I have also experienced the love of so many friends these past days. Phone calls, even when I can't yet call you back, they are appreciated. My house is starting to look like a flower shop.
I don't really know what to do. I know not everyone understands the relationship I had with him, and so I feel stupid for taking this so hard...and yet he was such an important part of my life.
I remember working in different malls, and seeing him across the hallway, going into each store looking for me. I remember standing in lines with him in stores and he would always tell them that I was his youngest granddaughter and how proud he was of me.

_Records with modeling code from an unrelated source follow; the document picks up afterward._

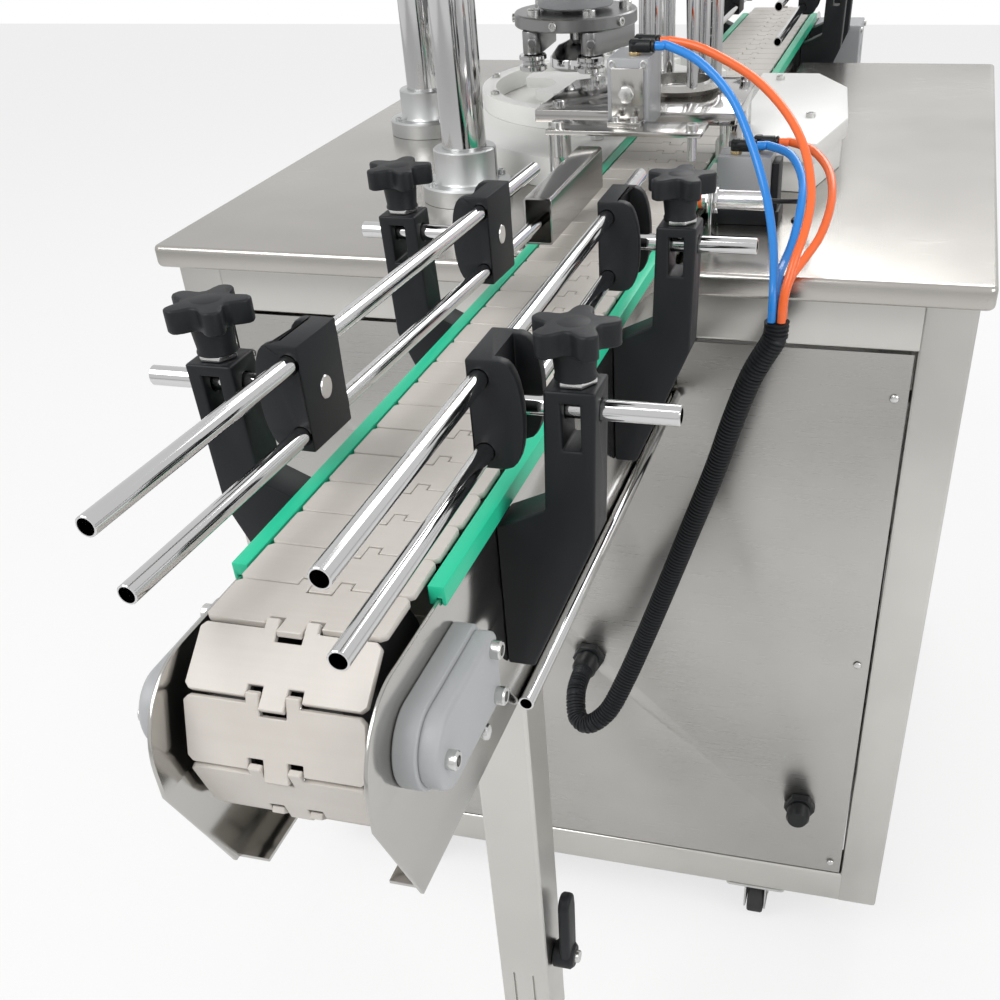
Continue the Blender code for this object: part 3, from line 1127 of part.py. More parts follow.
def roller_arm(name, turn, pivot_turn):
    """Arm from its pivot on the rotor to its roller, with rounded ends and a pivot bore."""
    pivot, tip = around_head(ARM_PIVOT, pivot_turn), around_head(ROLLER_CIRCLE, turn)
    heading = math.degrees(math.atan2(tip[1] - pivot[1], tip[0] - pivot[0]))
    outline = arc(pivot, 0.014, heading + 90, heading + 270, 8) + arc(tip, 0.011, heading - 90, heading + 90, 8)
    body = sheet([outline, circle(pivot, 0.0053, 12)], ARM_BOTTOM, ARM_TOP)
    axle = rod((*tip, ROLLER_BOTTOM), (*tip, ARM_BOTTOM + 0.001), 0.004, 12)
    node("roller_arm_" + name, "stainless", [fused(body, axle)], (*pivot, ARM_BOTTOM))
    waist = ROLLER_RADIUS - 0.004
    bore = 0.0043
    profile = [(ROLLER_RADIUS, ROLLER_TOP), (ROLLER_RADIUS, ROLLER_TOP - 0.005), (waist, ROLLER_TOP - 0.007),
               (waist, ROLLER_BOTTOM + 0.007), (ROLLER_RADIUS, ROLLER_BOTTOM + 0.005), (ROLLER_RADIUS, ROLLER_BOTTOM),
               (bore, ROLLER_BOTTOM), (bore, ROLLER_TOP)]
    node("roller_" + name, "chrome", [turned(profile, (*tip, 0), sides=16, ring=True)], (*tip, ROLLER_BOTTOM))


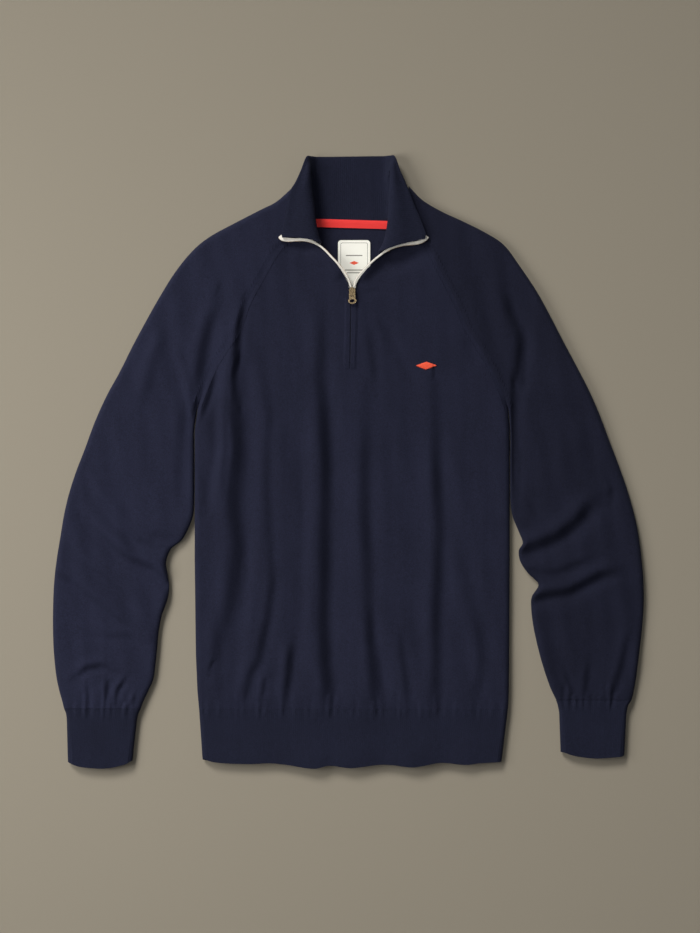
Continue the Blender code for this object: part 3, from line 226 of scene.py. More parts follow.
# Folds of the sleeves alone: they end at the sides of the body.
SLEEVE_FOLDS = (
    ("underarm_right", -4.6, 0, 9, 0.9, 0.3,
     ((216, 100), (213, 60), (213, 20), (214, -20), (214, -62))),
    ("underarm_right_wide", -2.2, 0, 24, 0.9, 0.4, ((230, 110), (228, 60), (228, 10), (228, -40))),
    ("underarm_left", -3, 0, 9, 0.2, 0.4, ((-206, 74), (-210, 30), (-211, -20), (-212, -60))),
    ("shoulder_left", 3.2, 0, 10, 0.1, 0.2, ((-236, 176), (-252, 136), (-259, 105), (-266, 72))),
    ("underarm_crest", 2.6, 1, 5, 0.2, 0.7,
     ((-231, 157), (-219, 144), (-209, 122), (-203, 95), (-198, 64))),
    ("elbow_left_a", 0, 2.6, 8, 0.3, 0.3,
     ((-248, -104), (-270, -98), (-288, -78), (-305, -60), (-322, -42), (-332, -14))),
    ("notch_left", -2.4, 0, 7, 0.2, 0.8, ((-252, -92), (-222, -101))),
    ("elbow_left_b", 0, 3.4, 9.5, 0.9, 0.3,
     ((-232, -148), (-250, -133), (-275, -123), (-290, -114), (-305, -100), (-320, -85), (-334, -71))),
    ("elbow_left_c", 0, 1.9, 7, 0.2, 0.3,
     ((-253, -194), (-270, -181), (-286, -165), (-305, -150), (-320, -138), (-338, -122), (-346, -110))),
    ("elbow_left_d", 0, 2.7, 9, 0.3, 0.8,
     ((-262, -222), (-280, -207), (-300, -192), (-315, -180), (-335, -165), (-352, -150), (-370, -142))),
    ("elbow_left_e", 0, 1, 7, 0.3, 0.2, ((-257, -226), (-280, -219), (-305, -220), (-336, -212))),
    ("forearm_left", 0, 2, 6.5, 0.3, 0.3, ((-302, -263), (-315, -257), (-333, -260), (-348, -271))),
    ("cuff_left_a", 0, 1.4, 4.5, 0.2, 1, ((-334, -280), (-333, -313))),
    ("cuff_left_b", 0, 2, 4.5, 0.2, 1, ((-308, -274), (-309, -313))),
    ("cuff_left_c", 0, 2, 4.5, 0.2, 1, ((-283, -272), (-294, -288), (-300, -313))),
    ("cuff_left_d", 0, 1.6, 4.5, 0.2, 1, ((-272, -296), (-281, -313))),
    ("elbow_right_a", 0, 4, 13, 0.2, 1,
     ((321, -43), (303, -57), (285, -78), (262, -95), (240, -104), (220, -110))),
    ("elbow_right_b", 0, 1.2, 8, 0.2, 0.7, ((313, -119), (285, -130), (262, -139), (238, -136))),
    ("elbow_right_c", 0, 3.4, 10, 0.1, 1,
     ((352, -135), (320, -142), (300, -152), (280, -163), (255, -167), (231, -172))),
    ("elbow_right_d", -1.5, 0, 4.5, 0.6, 0.2, ((214, -27), (226, -42), (236, -57), (243, -74))),
    ("elbow_right_e", -1.2, 0, 4.5, 0.6, 0.2, ((207, -72), (230, -97))),
    ("elbow_right_f", 0, 0.9, 6, 0.2, 0.2, ((321, -8), (332, -34), (331, -60))),
    ("sleeve_right_crest", 1.4, 0, 17, 0.2, 0.3, ((306, 52), (284, 24), (270, 0))),
    ("forearm_right", 0, 1.7, 8, 0.1, 0.9,
     ((354, -208), (350, -235), (345, -260), (338, -281), (333, -298))),
    ("cuff_right_a", 0, 1, 6, 0.2, 0.9, ((304, -252), (301, -276), (298, -296))),
    ("cuff_right_b", 0, 1, 5, 0.2, 0.9, ((272, -264), (279, -280), (286, -296))),
)
# A fold reaches this many half widths to each side, and tapers over this share of its course.
FOLD_REACH = 2.8
FOLD_TAPER = 0.3
# The peak of x * exp(-x * x), which a one-sided fall follows.
FALL_PEAK = 0.4289
# Sleeve folds fade in between these x, just beyond each side of the body.
BODY_EDGE_LEFT = (-196.0, -201.0)
BODY_EDGE_RIGHT = (203.0, 209.0)

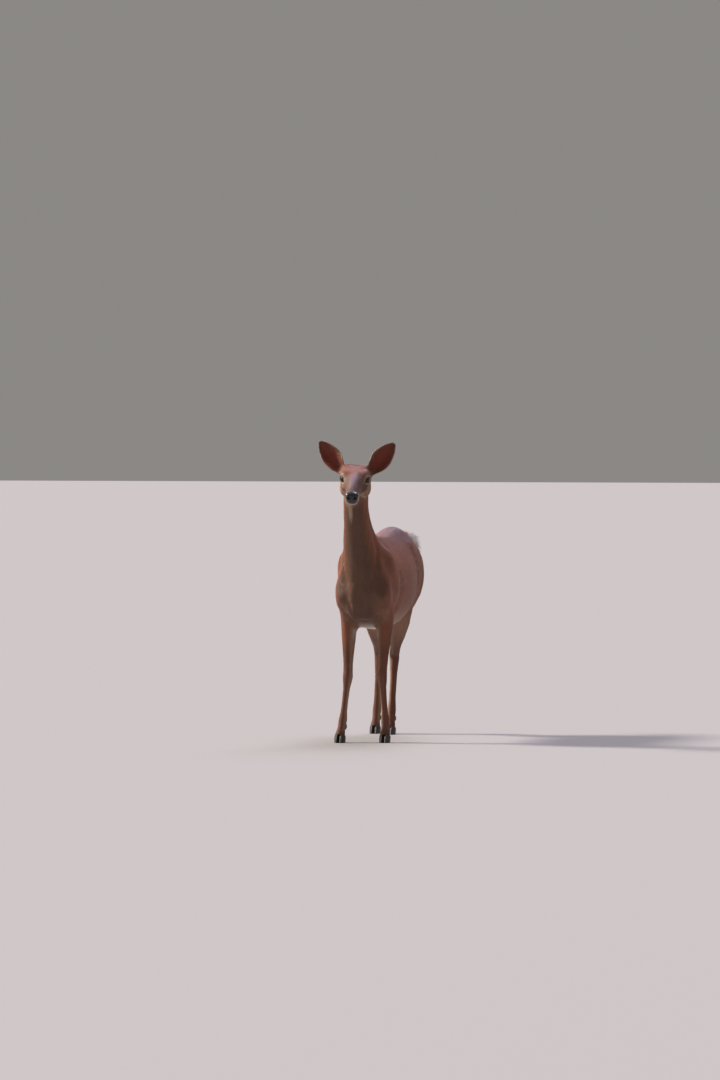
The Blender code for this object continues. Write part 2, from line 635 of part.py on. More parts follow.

I remember taking him to Hel (the music store, not the firey pit) and telling everyone that Grampa and I went to Hel. I remember him commenting on my clothes and offering me his jacket to cover me up. I remember the day before he died, how he looked at me and said " Thank you for being you." I remember on the day he died, how he, with his feeble voice, asked me to sing at his funeral....and later, when he saw me crying, he held my hand and said "Robyn is weeping." He always told me he loved me, everytime I talked to him...every time.
There is a hope though. Before he died, I told him when he got to heaven, I wanted him to go and talk to Jesus about this husband thing...I am tired of waiting...and I know he'll do it to. I am just a little concerned as to who him and Jesus will pick for me. I guess we will have to wait and see.